• STATED TASK
Starting at the first line of the data below, write out each line exactly until you reach the line containing "wasm.setup();", and include that line too.

• DATASET EXCERPT
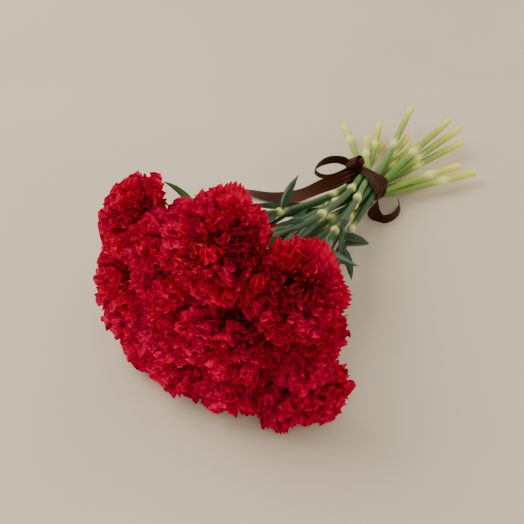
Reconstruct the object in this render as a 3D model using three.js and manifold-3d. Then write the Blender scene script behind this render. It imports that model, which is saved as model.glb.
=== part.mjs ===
// A bunch of fourteen red double carnations, tied round the stems with a brown satin ribbon and
// lying on its side. The flower heads point to -Y and the cut stem ends to +Y.
import * as THREE from 'three';
import { mergeVertices } from 'three/addons/utils/BufferGeometryUtils.js';
import Module from 'manifold-3d';

const wasm = await Module();
wasm.setup();

// Driving dimensions, in millimetres.
const PETAL_REACH = 51; // calyx rim to petal margin along the petal
const PETAL_WIDTH = 33; // across the blade of an outer petal
const PETAL_THICK = 0.8;
const PETAL_TUCK = 20; // calyx rim to the middle of the flower
const CELL_LIFT = 10; // from that middle to the point a flower's cell is measured from
const PETAL_WAVE = [2.2, 2]; // least lift of a petal's margin, and what a draw adds to it
const PETAL_CUP = 0.22; // rise of a petal's sides, as a share of its half width
const CLEARANCE = 0.35; // between two pieces that touch
const PRESS_DEPTH = 9; // petals give way within this distance of a neighbour
const TABLE_PRESS = 3; // and within this distance of the table
const PRESS_RISE = 0.5; // what is pushed aside by a neighbour rises this share of the push
const CORE_RADIUS = 12; // folded inner petals, drawn as one body that the others stand out of
const CORE_HEIGHT = 26;
const STEM_RADIUS = 2.8;
const NODE_RADIUS = 4; // the swollen joints of the stem
const STEM_SIDES = 6;
const RING_STEP = 34; // along a stem, between the rings of points that shape it
const TIE_RINGS = [-23, -9, 0, 9, 23]; // rings on each side of the tie, where the stems bend most
const JOINTS = [50, 136]; // from the tie toward the heads
const JOINT_STAGGER = 9; // so that the joints of neighbouring stems don't meet
const JOINT_LENGTH = 8;
const CALYX_RADIUS = 7;
const CALYX_LENGTH = 27;
const STEM_SPACING = 6.9; // least distance between two centre lines
const STEP = 22; // between the points that set a centre line
const TIE_SPACING = 6.9; // centre to centre of the stems where they are tied
const TIE_POINT = new THREE.Vector3(20, 105, 28);
const FAN_POINT = new THREE.Vector3(29, -12, 58); // the heads face away from this point
const SPIRAL = THREE.MathUtils.degToRad(55); // turn of the stem pattern on each side of the tie
const TABLE_GAP = 0.5; // under the lowest stem while the petals carry the bunch
const TAIL_SPREAD = 0.055; // widening of the tails for each millimetre behind the tie
const TAIL_LIFT = 1.2; // their spread upward, which the table leaves small
const TAIL_YAW = THREE.MathUtils.degToRad(-3);
const RIBBON_WIDTH = 15;
const RIBBON_THICK = 0.8; // two soft layers of satin
const WRAP_SIDES = 14;
const END_TURN = THREE.MathUtils.degToRad(-28); // where the right end leaves the wrap
const WRAP_EASE = 1.1; // between the outermost stems and the ribbon
const KNOT_SIZE = [8.5, 7, 5]; // half sizes: along the wrap, along the stems, outward
const KNOT_TURN = THREE.MathUtils.degToRad(128); // round the stems, from +X toward the top
const LEAF_WIDTH = 8;
const LEAF_THICK = 0.8;

// Middle of each flower head, its size, the length of its stem behind the tie, and its leaves as
// [distance below the calyx, turn round the stem, length, lean at the foot, lean at the tip].
const FLOWERS = [
  { at: [39, -178, 176], size: 1, tail: 86, leaves: [[66, -80, 40, 25, 45]] },
  { at: [89, -166, 152], size: 0.9, tail: 74, leaves: [[70, 0, 46, 30, 80], [128, 60, 44, 20, 50]] },
  { at: [90, -157, 96], size: 0.93, tail: 102, leaves: [[120, 25, 46, 60, 45], [84, 150, 38, 20, 40]] },
  { at: [91, -155, 36], size: 1.02, tail: 134, leaves: [[120, -55, 32, 70, 50], [120, 35, 36, 80, 60]] },
  { at: [44, -168, 34], size: 1, tail: 84, leaves: [[70, 60, 40, 25, 60]] },
  { at: [53, -182, 106], size: 1.02, tail: 138, leaves: [[90, 80, 40, 25, 40]] },
  { at: [-8, -166, 138], size: 1.02, tail: 110, leaves: [[10, 160, 38, 70, 105], [78, 200, 46, 25, 60]] },
  { at: [-5, -164, 82], size: 1.03, tail: 136, leaves: [[90, 170, 44, 25, 60]] },
  { at: [-58, -144, 137], size: 0.96, tail: 96, leaves: [[104, 80, 42, 60, 120], [84, 210, 46, 25, 60]] },
  { at: [-63, -156, 84], size: 0.97, tail: 106, leaves: [[60, 190, 44, 30, 60]] },
  { at: [-56, -154, 34], size: 1, tail: 94, leaves: [[70, 110, 40, 25, 60]] },
  { at: [-8, -170, 32], size: 0.98, tail: 128, leaves: [[70, 90, 36, 25, 40]] },
  { at: [-95, -106, 88], size: 0.9, tail: 88, leaves: [[50, 170, 50, 30, 80]] },
  { at: [-89, -108, 33], size: 0.93, tail: 74, leaves: [[60, 180, 44, 30, 60]] },
];

const ORIGIN = new THREE.Vector3(0.97, 14.68, 0.7); // under the middle of the bunch, on the table

const RED = new THREE.MeshStandardMaterial({ color: 0xc00020, roughness: 0.62, metalness: 0 });
const GREEN = new THREE.MeshStandardMaterial({ color: 0x4f7a4a, roughness: 0.5, metalness: 0 });
const BROWN = new THREE.MeshStandardMaterial({ color: 0x4a2818, roughness: 0.35, metalness: 0 });

const UP = new THREE.Vector3(0, 0, 1);

// Repeatable draws between 0 and 1 for one flower.
function draws(seed) {
  let state = seed;
  return () => {
    state = (state * 1103515245 + 12345) % 2147483648;
    return state / 2147483648;
  };
}

// A solid from a list of points and faces.
function solidOf(points, faces) {
  const geometry = new THREE.BufferGeometry();
  geometry.setAttribute('position', new THREE.Float32BufferAttribute(points.flatMap((p) => [p.x, p.y, p.z]), 3));
  geometry.setIndex(faces.flat());
  const merged = mergeVertices(geometry, 1e-4);
  return new wasm.Manifold(new wasm.Mesh({
    numProp: 3,
    vertProperties: new Float32Array(merged.attributes.position.array),
    triVerts: new Uint32Array(merged.index.array),
  }));
}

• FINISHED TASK
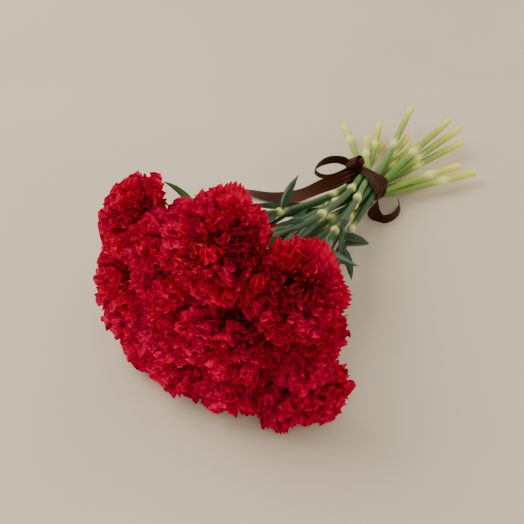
Reconstruct the object in this render as a 3D model using three.js and manifold-3d. Then write the Blender scene script behind this render. It imports that model, which is saved as model.glb.
=== part.mjs ===
// A bunch of fourteen red double carnations, tied round the stems with a brown satin ribbon and
// lying on its side. The flower heads point to -Y and the cut stem ends to +Y.
import * as THREE from 'three';
import { mergeVertices } from 'three/addons/utils/BufferGeometryUtils.js';
import Module from 'manifold-3d';

const wasm = await Module();
wasm.setup();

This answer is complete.